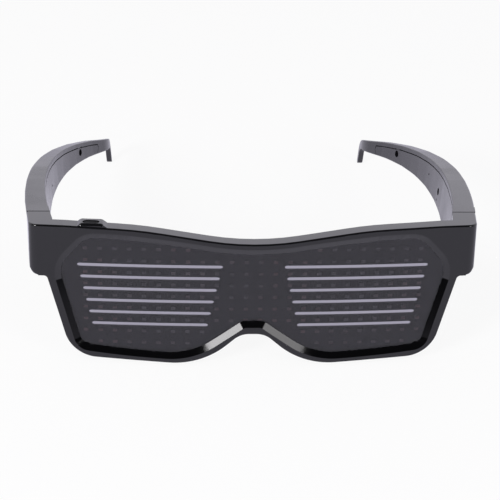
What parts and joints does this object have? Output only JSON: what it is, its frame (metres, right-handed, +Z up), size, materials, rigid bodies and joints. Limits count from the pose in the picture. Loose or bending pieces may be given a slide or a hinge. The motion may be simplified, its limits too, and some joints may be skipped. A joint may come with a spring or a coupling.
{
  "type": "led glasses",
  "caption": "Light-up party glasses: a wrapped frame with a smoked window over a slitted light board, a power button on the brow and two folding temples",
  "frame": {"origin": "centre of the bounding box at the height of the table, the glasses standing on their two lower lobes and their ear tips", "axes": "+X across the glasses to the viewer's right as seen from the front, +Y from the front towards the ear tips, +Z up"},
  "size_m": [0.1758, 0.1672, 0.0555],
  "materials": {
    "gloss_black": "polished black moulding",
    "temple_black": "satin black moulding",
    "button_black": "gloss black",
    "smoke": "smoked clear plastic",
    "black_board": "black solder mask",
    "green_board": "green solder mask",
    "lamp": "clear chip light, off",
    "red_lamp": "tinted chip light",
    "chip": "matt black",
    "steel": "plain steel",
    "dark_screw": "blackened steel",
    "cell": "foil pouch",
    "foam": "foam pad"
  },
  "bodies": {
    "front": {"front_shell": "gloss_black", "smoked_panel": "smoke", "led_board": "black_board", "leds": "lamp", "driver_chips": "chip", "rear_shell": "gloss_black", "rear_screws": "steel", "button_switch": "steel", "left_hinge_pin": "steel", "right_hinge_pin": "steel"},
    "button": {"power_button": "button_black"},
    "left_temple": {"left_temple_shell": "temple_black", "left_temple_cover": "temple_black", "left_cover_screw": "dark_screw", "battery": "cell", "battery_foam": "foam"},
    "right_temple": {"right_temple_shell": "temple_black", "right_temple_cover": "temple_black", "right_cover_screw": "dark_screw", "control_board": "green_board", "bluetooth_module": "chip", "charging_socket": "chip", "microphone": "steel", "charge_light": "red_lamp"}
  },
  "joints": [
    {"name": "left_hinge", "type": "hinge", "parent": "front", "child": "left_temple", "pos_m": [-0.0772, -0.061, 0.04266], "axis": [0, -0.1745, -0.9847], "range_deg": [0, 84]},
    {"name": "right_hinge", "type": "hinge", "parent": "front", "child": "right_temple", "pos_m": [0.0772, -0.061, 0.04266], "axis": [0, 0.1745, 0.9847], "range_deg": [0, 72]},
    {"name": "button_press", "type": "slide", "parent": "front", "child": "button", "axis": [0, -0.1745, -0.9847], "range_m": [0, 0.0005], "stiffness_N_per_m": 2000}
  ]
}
****
= Given exercise =
Wherever the word "slide" occurs in a line of the listing, copy that line.

= Result of the task =
What parts and joints does this object have? Output only JSON: what it is, its frame (metres, right-handed, +Z up), size, materials, rigid bodies and joints. Limits count from the pose in the picture. Loose or bending pieces may be given a slide or a hinge. The motion may be simplified, its limits too, and some joints may be skipped. A joint may come with a spring or a coupling.
    {"name": "button_press", "type": "slide", "parent": "front", "child": "button", "axis": [0, -0.1745, -0.9847], "range_m": [0, 0.0005], "stiffness_N_per_m": 2000}